* BEGIN Source data *

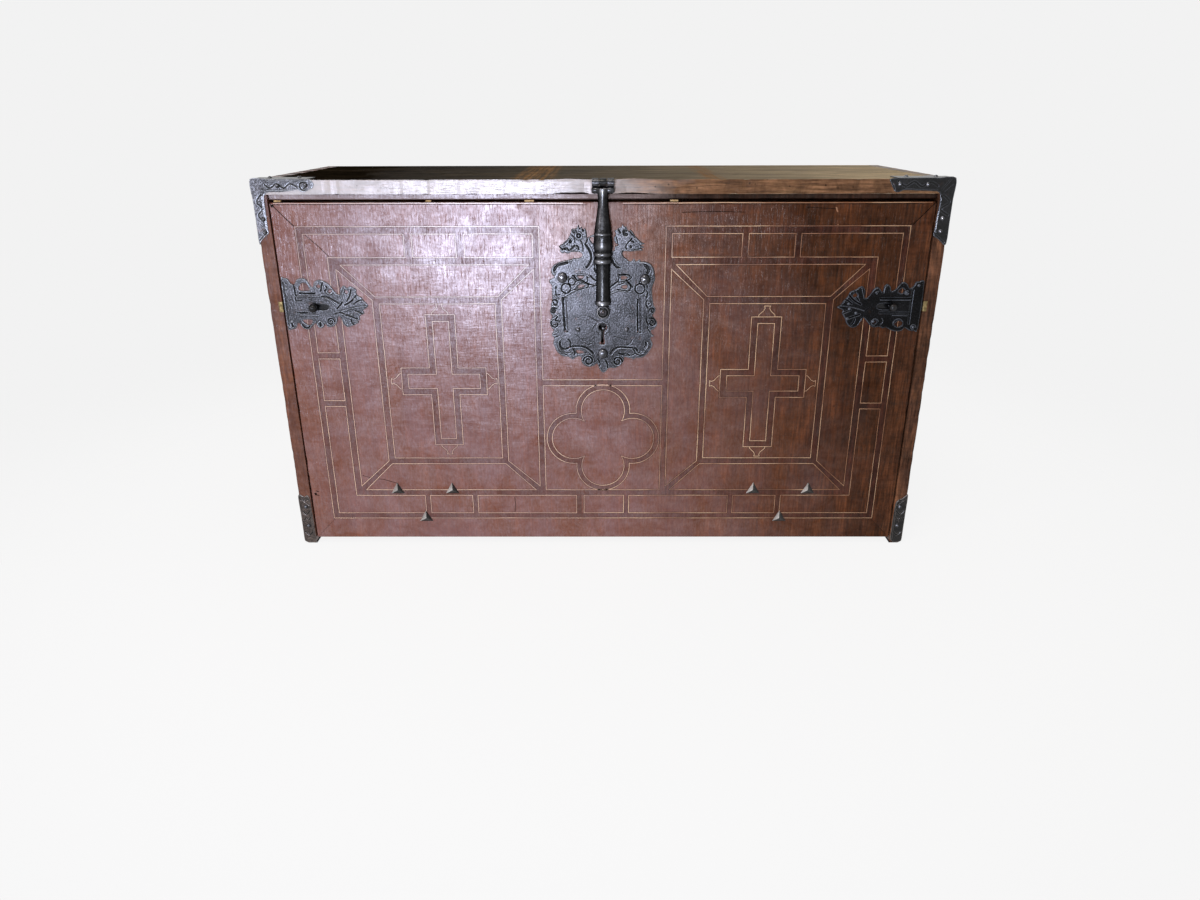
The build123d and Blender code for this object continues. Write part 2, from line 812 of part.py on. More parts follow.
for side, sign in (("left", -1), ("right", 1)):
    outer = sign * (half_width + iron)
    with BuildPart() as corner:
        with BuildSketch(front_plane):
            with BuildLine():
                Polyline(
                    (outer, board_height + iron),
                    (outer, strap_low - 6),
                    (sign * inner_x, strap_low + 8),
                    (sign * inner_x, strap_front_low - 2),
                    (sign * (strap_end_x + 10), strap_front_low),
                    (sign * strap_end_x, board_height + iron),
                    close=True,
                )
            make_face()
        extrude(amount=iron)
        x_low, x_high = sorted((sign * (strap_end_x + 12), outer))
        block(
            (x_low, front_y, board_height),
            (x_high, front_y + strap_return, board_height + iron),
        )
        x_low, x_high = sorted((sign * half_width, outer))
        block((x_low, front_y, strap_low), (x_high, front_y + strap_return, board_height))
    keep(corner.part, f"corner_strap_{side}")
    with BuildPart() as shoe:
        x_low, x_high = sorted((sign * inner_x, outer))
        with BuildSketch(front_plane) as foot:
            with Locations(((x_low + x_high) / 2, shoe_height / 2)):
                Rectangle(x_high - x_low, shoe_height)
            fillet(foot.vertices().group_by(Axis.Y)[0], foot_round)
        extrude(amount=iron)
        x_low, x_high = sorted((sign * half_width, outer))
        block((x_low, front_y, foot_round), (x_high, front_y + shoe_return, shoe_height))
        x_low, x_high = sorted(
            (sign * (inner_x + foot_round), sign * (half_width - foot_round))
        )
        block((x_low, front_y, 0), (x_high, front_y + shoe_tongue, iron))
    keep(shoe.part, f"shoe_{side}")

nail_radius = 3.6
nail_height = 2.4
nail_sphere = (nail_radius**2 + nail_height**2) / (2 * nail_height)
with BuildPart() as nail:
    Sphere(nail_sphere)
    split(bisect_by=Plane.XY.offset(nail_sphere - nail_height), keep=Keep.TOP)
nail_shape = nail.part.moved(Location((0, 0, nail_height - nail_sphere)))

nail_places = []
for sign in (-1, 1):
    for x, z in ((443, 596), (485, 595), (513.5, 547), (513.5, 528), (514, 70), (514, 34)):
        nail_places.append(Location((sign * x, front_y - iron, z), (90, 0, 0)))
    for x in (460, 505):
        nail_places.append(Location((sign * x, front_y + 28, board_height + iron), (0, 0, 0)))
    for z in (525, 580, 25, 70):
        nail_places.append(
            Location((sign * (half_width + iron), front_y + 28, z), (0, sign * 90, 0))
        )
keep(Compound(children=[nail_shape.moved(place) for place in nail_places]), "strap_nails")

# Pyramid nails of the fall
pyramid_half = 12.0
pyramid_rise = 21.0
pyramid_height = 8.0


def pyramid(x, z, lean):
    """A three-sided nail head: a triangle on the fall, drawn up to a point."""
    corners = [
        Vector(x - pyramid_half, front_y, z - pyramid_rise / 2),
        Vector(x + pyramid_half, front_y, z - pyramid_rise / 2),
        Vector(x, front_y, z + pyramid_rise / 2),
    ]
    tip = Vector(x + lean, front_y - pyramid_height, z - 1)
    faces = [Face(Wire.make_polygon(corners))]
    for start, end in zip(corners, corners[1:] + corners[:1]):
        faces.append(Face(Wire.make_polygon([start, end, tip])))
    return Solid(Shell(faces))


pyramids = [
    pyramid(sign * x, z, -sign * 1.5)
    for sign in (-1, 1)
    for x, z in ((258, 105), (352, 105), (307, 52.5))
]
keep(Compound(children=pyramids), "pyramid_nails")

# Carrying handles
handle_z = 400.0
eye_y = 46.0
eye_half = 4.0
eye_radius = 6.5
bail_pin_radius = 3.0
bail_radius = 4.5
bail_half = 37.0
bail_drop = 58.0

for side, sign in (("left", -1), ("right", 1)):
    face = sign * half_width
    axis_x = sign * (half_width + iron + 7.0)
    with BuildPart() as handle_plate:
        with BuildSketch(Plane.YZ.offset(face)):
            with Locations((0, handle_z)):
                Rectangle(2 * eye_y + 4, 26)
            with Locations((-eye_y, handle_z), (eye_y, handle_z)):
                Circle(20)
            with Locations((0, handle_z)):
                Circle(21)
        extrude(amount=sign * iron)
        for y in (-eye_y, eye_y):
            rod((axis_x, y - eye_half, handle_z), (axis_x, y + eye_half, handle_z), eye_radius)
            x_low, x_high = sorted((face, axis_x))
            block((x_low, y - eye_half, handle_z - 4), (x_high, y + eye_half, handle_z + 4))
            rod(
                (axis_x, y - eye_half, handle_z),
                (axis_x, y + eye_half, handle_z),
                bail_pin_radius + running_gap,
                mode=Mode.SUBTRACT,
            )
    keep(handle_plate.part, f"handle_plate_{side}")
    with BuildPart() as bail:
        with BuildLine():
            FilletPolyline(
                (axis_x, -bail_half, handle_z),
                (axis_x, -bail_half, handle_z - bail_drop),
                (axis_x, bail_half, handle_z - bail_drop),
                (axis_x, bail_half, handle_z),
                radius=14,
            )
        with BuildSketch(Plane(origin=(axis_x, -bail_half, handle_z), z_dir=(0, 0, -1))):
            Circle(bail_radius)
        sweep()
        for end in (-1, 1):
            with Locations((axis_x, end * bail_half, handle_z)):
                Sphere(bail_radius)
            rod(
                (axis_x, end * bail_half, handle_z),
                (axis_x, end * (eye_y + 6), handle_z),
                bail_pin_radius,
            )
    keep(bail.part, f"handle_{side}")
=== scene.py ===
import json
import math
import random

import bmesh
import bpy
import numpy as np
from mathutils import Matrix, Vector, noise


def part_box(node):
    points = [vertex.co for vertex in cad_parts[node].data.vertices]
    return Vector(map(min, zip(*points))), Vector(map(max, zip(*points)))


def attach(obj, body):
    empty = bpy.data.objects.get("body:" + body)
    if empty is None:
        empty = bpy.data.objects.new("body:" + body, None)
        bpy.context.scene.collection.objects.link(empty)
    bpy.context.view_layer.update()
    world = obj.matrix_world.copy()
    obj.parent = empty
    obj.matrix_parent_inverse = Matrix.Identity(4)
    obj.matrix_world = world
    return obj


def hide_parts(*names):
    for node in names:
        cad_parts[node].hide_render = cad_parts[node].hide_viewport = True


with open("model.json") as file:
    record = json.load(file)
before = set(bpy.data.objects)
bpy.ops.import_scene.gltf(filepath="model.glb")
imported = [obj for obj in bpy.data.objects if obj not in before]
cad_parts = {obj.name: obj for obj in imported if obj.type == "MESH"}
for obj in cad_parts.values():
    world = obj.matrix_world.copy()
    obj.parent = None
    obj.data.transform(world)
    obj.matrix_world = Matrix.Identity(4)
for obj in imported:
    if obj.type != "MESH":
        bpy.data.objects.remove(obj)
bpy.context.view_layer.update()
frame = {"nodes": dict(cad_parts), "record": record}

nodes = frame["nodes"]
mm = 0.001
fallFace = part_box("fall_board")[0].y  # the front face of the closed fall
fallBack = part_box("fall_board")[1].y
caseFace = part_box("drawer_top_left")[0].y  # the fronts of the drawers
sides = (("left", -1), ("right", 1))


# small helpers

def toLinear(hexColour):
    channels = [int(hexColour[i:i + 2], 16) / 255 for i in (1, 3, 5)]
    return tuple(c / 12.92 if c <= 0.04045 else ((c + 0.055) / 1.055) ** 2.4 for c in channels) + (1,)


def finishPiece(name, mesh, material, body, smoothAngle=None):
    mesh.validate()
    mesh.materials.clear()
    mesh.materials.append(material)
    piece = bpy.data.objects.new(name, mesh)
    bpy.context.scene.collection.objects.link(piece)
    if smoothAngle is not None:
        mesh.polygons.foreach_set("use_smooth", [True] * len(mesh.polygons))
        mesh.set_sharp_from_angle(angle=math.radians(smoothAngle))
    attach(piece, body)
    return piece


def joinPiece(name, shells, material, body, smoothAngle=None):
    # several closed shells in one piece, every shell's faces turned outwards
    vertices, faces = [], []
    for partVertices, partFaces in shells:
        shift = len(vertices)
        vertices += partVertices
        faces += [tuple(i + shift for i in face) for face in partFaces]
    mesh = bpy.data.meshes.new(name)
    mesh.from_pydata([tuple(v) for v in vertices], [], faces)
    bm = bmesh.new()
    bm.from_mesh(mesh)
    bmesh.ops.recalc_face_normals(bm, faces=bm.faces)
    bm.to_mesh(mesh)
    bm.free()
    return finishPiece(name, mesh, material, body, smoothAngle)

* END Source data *

> [Directions for this task] Within the material above, find the lines that contain the word "json"; copy them.

> [Solution for this task]
import json
with open("model.json") as file:
    record = json.load(file)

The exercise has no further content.